(Rows from a 3D modeling dataset)
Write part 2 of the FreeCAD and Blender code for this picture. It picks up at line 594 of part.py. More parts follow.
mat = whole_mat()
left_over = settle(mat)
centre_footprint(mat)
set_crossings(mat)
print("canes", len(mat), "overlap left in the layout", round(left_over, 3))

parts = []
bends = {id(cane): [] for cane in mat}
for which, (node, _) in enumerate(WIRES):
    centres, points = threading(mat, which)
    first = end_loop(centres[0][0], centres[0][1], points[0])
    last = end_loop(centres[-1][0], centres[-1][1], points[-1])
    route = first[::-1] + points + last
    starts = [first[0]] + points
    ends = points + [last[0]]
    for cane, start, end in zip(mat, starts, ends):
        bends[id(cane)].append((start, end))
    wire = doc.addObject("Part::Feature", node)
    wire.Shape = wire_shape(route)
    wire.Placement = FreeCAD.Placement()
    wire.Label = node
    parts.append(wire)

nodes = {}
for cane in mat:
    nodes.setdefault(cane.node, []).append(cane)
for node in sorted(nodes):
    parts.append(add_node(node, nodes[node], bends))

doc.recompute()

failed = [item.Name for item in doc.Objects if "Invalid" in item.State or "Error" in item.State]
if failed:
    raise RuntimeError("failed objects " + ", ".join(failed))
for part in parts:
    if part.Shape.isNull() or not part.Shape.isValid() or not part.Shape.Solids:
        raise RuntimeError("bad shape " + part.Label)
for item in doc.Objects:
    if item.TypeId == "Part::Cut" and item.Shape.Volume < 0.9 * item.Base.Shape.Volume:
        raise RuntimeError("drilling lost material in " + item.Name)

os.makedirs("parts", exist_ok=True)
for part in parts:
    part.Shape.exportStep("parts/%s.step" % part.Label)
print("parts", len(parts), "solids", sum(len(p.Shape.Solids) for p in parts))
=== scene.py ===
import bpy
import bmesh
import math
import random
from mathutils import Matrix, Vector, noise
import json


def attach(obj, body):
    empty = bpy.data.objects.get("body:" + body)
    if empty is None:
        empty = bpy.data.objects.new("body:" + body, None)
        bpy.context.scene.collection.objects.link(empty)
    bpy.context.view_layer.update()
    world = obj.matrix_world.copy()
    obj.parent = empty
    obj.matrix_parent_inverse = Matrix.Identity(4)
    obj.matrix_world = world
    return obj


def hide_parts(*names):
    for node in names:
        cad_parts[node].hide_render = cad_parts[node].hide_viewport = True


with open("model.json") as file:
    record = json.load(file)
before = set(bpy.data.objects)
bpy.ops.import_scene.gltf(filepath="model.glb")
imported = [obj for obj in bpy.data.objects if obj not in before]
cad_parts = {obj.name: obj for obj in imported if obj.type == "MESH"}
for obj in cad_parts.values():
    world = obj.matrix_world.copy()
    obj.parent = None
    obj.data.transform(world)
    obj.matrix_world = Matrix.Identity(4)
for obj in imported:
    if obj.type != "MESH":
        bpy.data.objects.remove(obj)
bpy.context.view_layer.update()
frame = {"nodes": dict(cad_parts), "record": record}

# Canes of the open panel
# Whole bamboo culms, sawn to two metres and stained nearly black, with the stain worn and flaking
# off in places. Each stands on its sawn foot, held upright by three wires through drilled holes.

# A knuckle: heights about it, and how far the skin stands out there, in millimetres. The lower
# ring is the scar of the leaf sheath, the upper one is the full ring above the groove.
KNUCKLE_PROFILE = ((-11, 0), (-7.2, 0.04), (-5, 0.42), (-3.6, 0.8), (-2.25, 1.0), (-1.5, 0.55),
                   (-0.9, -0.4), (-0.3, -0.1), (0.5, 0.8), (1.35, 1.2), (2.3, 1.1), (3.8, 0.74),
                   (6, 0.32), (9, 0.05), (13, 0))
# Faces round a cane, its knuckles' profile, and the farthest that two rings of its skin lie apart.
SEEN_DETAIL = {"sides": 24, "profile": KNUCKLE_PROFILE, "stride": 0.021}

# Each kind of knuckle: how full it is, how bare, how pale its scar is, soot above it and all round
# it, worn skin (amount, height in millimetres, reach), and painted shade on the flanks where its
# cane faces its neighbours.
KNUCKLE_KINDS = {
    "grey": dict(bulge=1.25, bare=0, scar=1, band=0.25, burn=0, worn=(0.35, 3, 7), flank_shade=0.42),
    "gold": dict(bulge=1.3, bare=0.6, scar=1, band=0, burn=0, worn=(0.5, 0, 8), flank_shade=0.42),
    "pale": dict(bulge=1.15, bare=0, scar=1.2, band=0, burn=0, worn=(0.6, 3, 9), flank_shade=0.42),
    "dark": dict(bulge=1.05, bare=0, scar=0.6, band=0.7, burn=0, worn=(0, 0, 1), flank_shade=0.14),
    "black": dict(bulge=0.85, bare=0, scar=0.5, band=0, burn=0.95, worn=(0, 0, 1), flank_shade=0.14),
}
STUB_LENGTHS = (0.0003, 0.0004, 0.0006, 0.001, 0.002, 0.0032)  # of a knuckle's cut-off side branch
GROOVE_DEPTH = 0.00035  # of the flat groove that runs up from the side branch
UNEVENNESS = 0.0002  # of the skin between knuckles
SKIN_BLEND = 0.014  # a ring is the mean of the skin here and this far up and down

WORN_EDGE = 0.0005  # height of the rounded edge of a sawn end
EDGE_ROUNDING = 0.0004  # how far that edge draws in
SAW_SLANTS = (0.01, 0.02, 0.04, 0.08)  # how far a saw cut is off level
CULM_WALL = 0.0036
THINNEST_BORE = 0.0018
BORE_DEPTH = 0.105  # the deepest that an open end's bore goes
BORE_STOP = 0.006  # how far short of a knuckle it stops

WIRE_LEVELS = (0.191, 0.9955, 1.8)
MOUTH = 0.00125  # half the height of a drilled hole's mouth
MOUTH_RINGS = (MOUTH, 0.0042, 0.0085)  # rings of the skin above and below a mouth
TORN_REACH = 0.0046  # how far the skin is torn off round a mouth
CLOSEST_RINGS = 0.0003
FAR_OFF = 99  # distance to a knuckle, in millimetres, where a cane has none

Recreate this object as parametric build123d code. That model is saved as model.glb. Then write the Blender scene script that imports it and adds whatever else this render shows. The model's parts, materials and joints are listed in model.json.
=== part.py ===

* **What you are asked to do**
Copy out exactly the lines from the one containing "failed = [item.Name" to the one containing "bpy.data.objects.remove(obj)", both ends inclusive.

* **Exercise solution**
failed = [item.Name for item in doc.Objects if "Invalid" in item.State or "Error" in item.State]
if failed:
    raise RuntimeError("failed objects " + ", ".join(failed))
for part in parts:
    if part.Shape.isNull() or not part.Shape.isValid() or not part.Shape.Solids:
        raise RuntimeError("bad shape " + part.Label)
for item in doc.Objects:
    if item.TypeId == "Part::Cut" and item.Shape.Volume < 0.9 * item.Base.Shape.Volume:
        raise RuntimeError("drilling lost material in " + item.Name)

os.makedirs("parts", exist_ok=True)
for part in parts:
    part.Shape.exportStep("parts/%s.step" % part.Label)
print("parts", len(parts), "solids", sum(len(p.Shape.Solids) for p in parts))
=== scene.py ===
import bpy
import bmesh
import math
import random
from mathutils import Matrix, Vector, noise
import json


def attach(obj, body):
    empty = bpy.data.objects.get("body:" + body)
    if empty is None:
        empty = bpy.data.objects.new("body:" + body, None)
        bpy.context.scene.collection.objects.link(empty)
    bpy.context.view_layer.update()
    world = obj.matrix_world.copy()
    obj.parent = empty
    obj.matrix_parent_inverse = Matrix.Identity(4)
    obj.matrix_world = world
    return obj


def hide_parts(*names):
    for node in names:
        cad_parts[node].hide_render = cad_parts[node].hide_viewport = True


with open("model.json") as file:
    record = json.load(file)
before = set(bpy.data.objects)
bpy.ops.import_scene.gltf(filepath="model.glb")
imported = [obj for obj in bpy.data.objects if obj not in before]
cad_parts = {obj.name: obj for obj in imported if obj.type == "MESH"}
for obj in cad_parts.values():
    world = obj.matrix_world.copy()
    obj.parent = None
    obj.data.transform(world)
    obj.matrix_world = Matrix.Identity(4)
for obj in imported:
    if obj.type != "MESH":
        bpy.data.objects.remove(obj)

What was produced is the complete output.